An inspector will also note outdated systems and components that don’t meet current regulations.
Roofing problems are notorious for going unnoticed until it’s too late. They’re often out of sight, and most people don’t think about inspecting the roof regularly.
Unfortunately, letting a small problem get worse can cost thousands of dollars in repairs. A regular roof inspection is essential.
An inspector will go beyond evaluating your roof and inspect the sheathing, rafters, and ceilings—some of the problems to look out for include missing shingles, loose nails, and roof leaks.
Plumbing Issues and Water Damage
Plumbing issues and water damage are among the worst problems an inspector can find in a home inspection. If water has seeped too deeply into the structure and foundation, the house might be unsafe or too costly to repair.
Additionally, water damage creates a perfect environment for mold to grow.
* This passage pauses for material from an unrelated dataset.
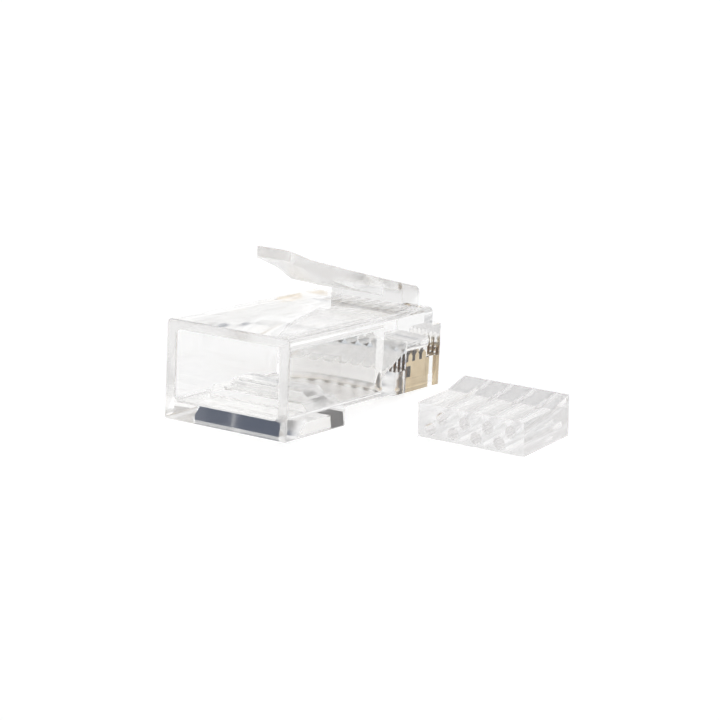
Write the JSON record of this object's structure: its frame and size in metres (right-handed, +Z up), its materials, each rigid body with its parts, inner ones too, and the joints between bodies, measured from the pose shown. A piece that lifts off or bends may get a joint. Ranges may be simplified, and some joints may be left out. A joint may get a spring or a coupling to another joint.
{
  "type": "rj45 modular plug",
  "caption": "Clear modular plug for network cable with a sprung latch, gold-plated contacts and an open cable mouth, lying beside its loose wire guide.",
  "frame": {"origin": "on the plug's centre line, where the plane of the nose's front face meets the surface that the plug rests on", "axes": "+X across the plug towards the load bar, +Y the way the plug enters a jack, +Z up; the plug itself rests nose down by 4.5 degrees on its heel and contacts"},
  "size_m": [0.0271, 0.0219, 0.0137],
  "materials": {
    "clear_plastic": "clear polycarbonate, polished mould finish",
    "guide_plastic": "clear polycarbonate, slightly hazy",
    "gold_plate": "gold-plated phosphor bronze"
  },
  "bodies": {
    "plug": {"housing": "clear_plastic", "contact_1": "gold_plate", "contact_2": "gold_plate", "contact_3": "gold_plate", "contact_4": "gold_plate", "contact_5": "gold_plate", "contact_6": "gold_plate", "contact_7": "gold_plate", "contact_8": "gold_plate", "load_bar": "guide_plastic"},
    "latch": {"latch": "clear_plastic"}
  },
  "joints": [
    {"name": "latch_flex", "type": "hinge", "parent": "plug", "child": "latch", "pos_m": [0, -0.00205, 0.0081], "axis": [1, 0, 0], "range_deg": [0, 16], "stiffness_Nm_per_rad": 0.2}
  ]
}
Repairs for plumbing and water damage can cost anywhere from a thousand dollars to tens of thousands, depending on the extent of the damage.
Fortunately, fixing plumbing and water damage issues is often straightforward once you find and fix the source of the problem.
High Radon Levels
According to the United States Environmental Protection Agency, over 6.5% of American homes have excessive radon levels.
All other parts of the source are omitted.